*What is asked*
Restate the entire listing word for word.
═════ Raw data ═════
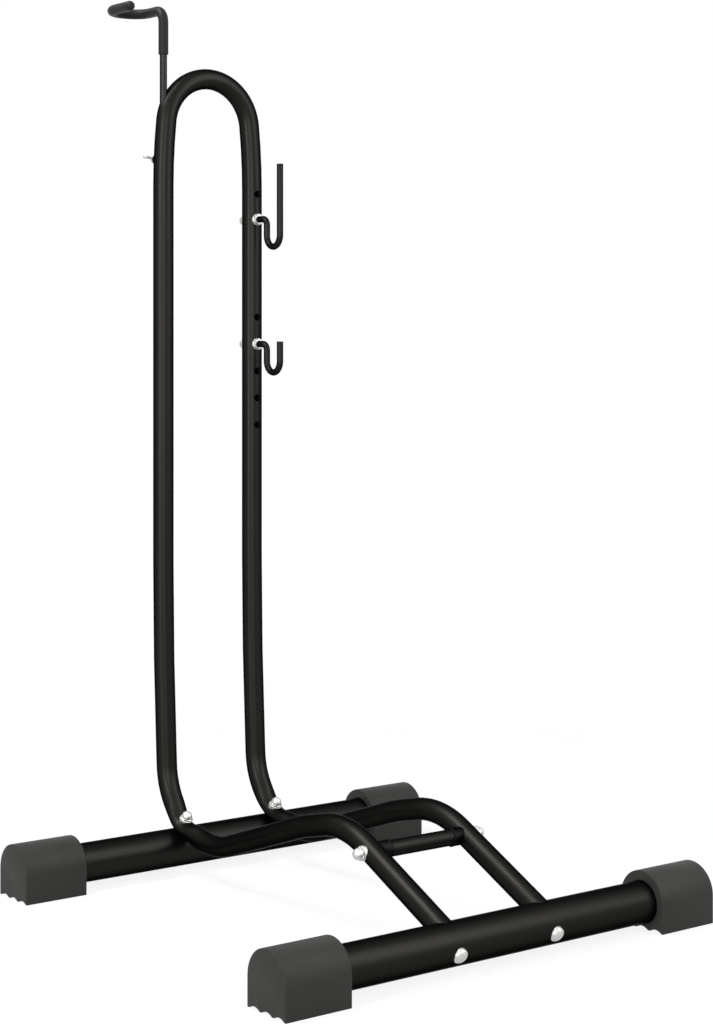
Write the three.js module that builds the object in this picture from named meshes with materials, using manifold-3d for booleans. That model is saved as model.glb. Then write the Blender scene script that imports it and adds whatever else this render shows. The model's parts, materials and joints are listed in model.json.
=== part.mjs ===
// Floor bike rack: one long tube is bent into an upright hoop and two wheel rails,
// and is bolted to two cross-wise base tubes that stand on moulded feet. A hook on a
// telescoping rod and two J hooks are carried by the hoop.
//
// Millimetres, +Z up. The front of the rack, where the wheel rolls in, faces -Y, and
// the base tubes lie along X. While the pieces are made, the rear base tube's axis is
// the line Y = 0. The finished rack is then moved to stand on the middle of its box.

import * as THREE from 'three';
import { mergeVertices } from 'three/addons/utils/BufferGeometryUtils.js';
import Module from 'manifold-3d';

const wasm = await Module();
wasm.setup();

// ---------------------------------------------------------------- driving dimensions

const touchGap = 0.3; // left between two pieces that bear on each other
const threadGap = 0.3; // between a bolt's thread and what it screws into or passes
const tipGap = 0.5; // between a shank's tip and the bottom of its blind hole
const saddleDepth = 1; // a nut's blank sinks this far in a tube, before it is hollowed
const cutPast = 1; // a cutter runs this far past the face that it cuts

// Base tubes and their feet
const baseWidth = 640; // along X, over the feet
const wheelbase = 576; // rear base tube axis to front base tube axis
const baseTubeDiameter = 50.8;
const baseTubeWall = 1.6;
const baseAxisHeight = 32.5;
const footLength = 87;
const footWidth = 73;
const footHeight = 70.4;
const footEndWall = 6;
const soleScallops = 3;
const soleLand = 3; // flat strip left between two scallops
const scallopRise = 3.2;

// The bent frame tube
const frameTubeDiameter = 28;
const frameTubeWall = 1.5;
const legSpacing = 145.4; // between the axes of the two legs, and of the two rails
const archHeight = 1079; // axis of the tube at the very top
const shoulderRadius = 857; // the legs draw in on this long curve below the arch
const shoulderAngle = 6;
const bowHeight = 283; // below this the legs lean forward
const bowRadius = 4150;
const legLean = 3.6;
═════
*Completed task*
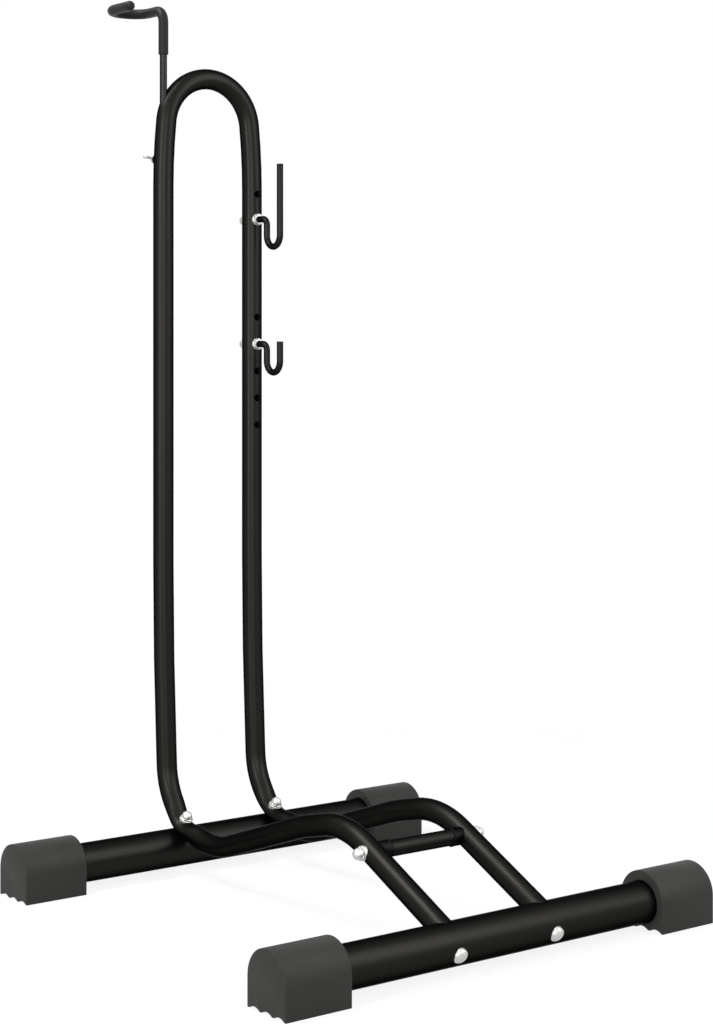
Write the three.js module that builds the object in this picture from named meshes with materials, using manifold-3d for booleans. That model is saved as model.glb. Then write the Blender scene script that imports it and adds whatever else this render shows. The model's parts, materials and joints are listed in model.json.
=== part.mjs ===
// Floor bike rack: one long tube is bent into an upright hoop and two wheel rails,
// and is bolted to two cross-wise base tubes that stand on moulded feet. A hook on a
// telescoping rod and two J hooks are carried by the hoop.
//
// Millimetres, +Z up. The front of the rack, where the wheel rolls in, faces -Y, and
// the base tubes lie along X. While the pieces are made, the rear base tube's axis is
// the line Y = 0. The finished rack is then moved to stand on the middle of its box.

import * as THREE from 'three';
import { mergeVertices } from 'three/addons/utils/BufferGeometryUtils.js';
import Module from 'manifold-3d';

const wasm = await Module();
wasm.setup();

// ---------------------------------------------------------------- driving dimensions

const touchGap = 0.3; // left between two pieces that bear on each other
const threadGap = 0.3; // between a bolt's thread and what it screws into or passes
const tipGap = 0.5; // between a shank's tip and the bottom of its blind hole
const saddleDepth = 1; // a nut's blank sinks this far in a tube, before it is hollowed
const cutPast = 1; // a cutter runs this far past the face that it cuts

// Base tubes and their feet
const baseWidth = 640; // along X, over the feet
const wheelbase = 576; // rear base tube axis to front base tube axis
const baseTubeDiameter = 50.8;
const baseTubeWall = 1.6;
const baseAxisHeight = 32.5;
const footLength = 87;
const footWidth = 73;
const footHeight = 70.4;
const footEndWall = 6;
const soleScallops = 3;
const soleLand = 3; // flat strip left between two scallops
const scallopRise = 3.2;

// The bent frame tube
const frameTubeDiameter = 28;
const frameTubeWall = 1.5;
const legSpacing = 145.4; // between the axes of the two legs, and of the two rails
const archHeight = 1079; // axis of the tube at the very top
const shoulderRadius = 857; // the legs draw in on this long curve below the arch
const shoulderAngle = 6;
const bowHeight = 283; // below this the legs lean forward
const bowRadius = 4150;
const legLean = 3.6;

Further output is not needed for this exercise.